Mary Jane Ballou has always been surrounded by music, joining her first choir at the age of three. (Well, her mother signed her up.) Then it was piano lessons, recorder lessons, flute lessons, guitar lessons, more piano lessons, more choirs. Finally, it was the San Francisco Conservatory of Music with a major in piano and a minor in organ. On the geographical front, Mary Jane has been at home in Bronxville, New York, San Francisco and Santa Rosa, California, New York City (Upper West Side), Gainesville and St. Augustine, Florida.
There have been choirs and small vocal ensembles, with venues ranging from Pacific Heights mansions to a 4-H barbeque. Background gigs and performances. Time served in community theatre, where Mary Jane worked with a dedicated choreographer who could teach anyone to dance. And Mary Jane learned that she could teach just about anyone to sing.
The Celtic harp arrived in Mary Jane’s life with the new millennium. And everything changed – a whole new musical universe opened up. For two years, she did nothing but study and practice, going from Celtic to sacred to pop to jazz and back again. All those years of musical training finally found their true home.
With toughened fingers, Mary Jane started a new chapter in her musical career with weddings, special events, and liturgical harp in an ever-expanding range of styles and venues. On the recording front, St. Augustine: A Musical Journey leads the listener through 450 years of history with selections on the harp. Starting with chant from the missions to the annual Christmas festivities of this historic coastal town in Florida, this CD is an audio scrapbook. With a growing reputation and good bookings as a harpist, could Mary Jane want more?
Then came the salterio – a story about a search revealed and a quest achieved.
It’s about looking for a sound, the perfect sound she imagined, a voice unlike any other. In 2002, a chance encounter with a tape recording from a monastery in Tuscany revealed that voice. The salterio.
When Mary Jane heard the salterio for the first time, she couldn’t identify the sound, but she knew she had to find this instrument – whatever it was. And it wasn’t easy. What followed was correspondence with cloistered nuns who spoke little English, Internet searches in every language she could decipher, and the refusal to stop looking. And persistence was rewarded. Mary Jane found the “cithare,” as it is called in France [cetra in Italy, salterio in Spain and Italy].
Having found it, she had to have one – more Internet searches and correspondence in a combination of fractured French and broken English followed.
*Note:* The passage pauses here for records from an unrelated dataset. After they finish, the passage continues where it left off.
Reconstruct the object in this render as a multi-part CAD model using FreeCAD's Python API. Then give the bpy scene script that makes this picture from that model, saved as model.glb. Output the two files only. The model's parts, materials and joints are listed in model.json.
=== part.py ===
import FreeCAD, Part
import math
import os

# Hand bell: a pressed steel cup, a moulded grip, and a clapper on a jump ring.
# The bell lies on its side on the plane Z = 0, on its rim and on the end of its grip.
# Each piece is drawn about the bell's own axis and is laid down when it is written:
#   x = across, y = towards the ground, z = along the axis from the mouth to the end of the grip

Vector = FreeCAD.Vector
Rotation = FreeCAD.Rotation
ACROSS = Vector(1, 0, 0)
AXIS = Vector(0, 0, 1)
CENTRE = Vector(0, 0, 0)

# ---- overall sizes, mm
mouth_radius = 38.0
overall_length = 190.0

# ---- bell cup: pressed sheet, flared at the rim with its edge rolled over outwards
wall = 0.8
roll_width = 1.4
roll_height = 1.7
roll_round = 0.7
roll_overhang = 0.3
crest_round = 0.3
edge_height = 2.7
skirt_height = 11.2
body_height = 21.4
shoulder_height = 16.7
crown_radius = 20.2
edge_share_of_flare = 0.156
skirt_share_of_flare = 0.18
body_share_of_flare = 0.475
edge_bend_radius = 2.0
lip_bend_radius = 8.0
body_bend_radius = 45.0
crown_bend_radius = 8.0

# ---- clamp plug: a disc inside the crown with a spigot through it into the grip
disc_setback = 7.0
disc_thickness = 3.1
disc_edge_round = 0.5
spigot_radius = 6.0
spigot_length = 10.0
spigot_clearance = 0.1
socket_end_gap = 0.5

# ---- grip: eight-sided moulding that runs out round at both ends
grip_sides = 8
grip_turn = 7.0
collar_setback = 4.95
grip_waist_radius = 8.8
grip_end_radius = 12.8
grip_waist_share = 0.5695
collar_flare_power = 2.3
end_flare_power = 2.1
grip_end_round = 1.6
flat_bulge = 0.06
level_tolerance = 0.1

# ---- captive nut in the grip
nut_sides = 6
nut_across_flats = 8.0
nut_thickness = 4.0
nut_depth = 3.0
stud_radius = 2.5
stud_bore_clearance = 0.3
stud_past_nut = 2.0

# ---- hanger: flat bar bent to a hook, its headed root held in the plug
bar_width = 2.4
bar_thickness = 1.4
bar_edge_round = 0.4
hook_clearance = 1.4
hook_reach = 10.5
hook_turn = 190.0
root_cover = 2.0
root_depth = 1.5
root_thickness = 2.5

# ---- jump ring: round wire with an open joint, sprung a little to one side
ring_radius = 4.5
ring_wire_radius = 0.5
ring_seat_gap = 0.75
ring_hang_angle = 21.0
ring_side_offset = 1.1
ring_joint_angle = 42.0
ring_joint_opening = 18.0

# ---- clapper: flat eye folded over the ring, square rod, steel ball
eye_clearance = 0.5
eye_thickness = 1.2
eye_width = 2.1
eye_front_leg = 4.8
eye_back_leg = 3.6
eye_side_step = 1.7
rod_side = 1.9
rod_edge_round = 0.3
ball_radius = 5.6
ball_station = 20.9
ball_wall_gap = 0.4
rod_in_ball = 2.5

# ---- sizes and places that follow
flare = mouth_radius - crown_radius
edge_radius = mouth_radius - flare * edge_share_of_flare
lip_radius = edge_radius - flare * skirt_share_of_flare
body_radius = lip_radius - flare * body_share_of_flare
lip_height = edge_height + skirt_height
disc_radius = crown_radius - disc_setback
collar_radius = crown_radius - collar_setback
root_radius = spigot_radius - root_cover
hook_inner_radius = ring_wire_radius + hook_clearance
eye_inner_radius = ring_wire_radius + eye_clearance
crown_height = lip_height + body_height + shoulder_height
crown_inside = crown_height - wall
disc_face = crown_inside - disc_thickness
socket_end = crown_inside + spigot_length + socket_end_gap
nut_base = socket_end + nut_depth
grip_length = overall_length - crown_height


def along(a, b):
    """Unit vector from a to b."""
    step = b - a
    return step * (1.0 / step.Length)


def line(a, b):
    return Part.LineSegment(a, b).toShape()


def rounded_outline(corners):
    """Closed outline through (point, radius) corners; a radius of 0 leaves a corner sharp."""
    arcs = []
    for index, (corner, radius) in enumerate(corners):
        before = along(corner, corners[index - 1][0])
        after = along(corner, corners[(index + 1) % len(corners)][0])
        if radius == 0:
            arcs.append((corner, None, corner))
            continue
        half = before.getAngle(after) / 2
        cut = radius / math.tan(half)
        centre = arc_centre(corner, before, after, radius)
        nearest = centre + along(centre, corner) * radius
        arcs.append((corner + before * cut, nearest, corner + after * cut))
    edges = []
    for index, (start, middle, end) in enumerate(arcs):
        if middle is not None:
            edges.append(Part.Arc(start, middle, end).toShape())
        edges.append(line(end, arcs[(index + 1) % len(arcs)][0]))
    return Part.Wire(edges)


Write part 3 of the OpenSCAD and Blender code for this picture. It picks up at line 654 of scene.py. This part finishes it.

Several months later, this elusive instrument arrived in a large cardboard box, with a zither wrench and a cheerful insert encouraging the new owner not to be daunted by the tuning process or discomfort to the fingers.
Built by the Benedictine monks of the Abbaye of En Calcat in France, this wire-strung salterio has a course of 34 chromatic strings and 7-string courses of arpeggios for 12 different keys. (Yes, that’s 118 strings to tune.) Tiny knobs allow the certain strings in the chords to be altered for major/minor keys. But it’s not about how many strings; it’s the drop-dead beautiful sound of the instrument, which sounds like nothing else. (Well, maybe a cross between a hammered dulcimer and an autoharp if the two of them met on some celestial plane.)
“At Midnight, In Bethlehem” released at the beginning of December and brings the salterio’s magical voice to new audiences. Mary Jane selected Christmas music from five centuries and three continents for an album about the Christmas Eve. Future plans include CDs for meditation and musing, as well as collaborations with other artists. So stay tuned …. There will be more.
Mary Jane also produces and hosts the Classical Fan Club, a weekly radio show featuring music "off the beaten track" on Flagler College Radio, WFCF St. Augustine 88.5 - Radio with a Reason! If that isn't enough, she is the founder and director of the new St. Augustine Schola Cantorae, a women's ensemble dedicated to Gregorian chant and polyphony. So there was a reason she joined that first choir when she was three!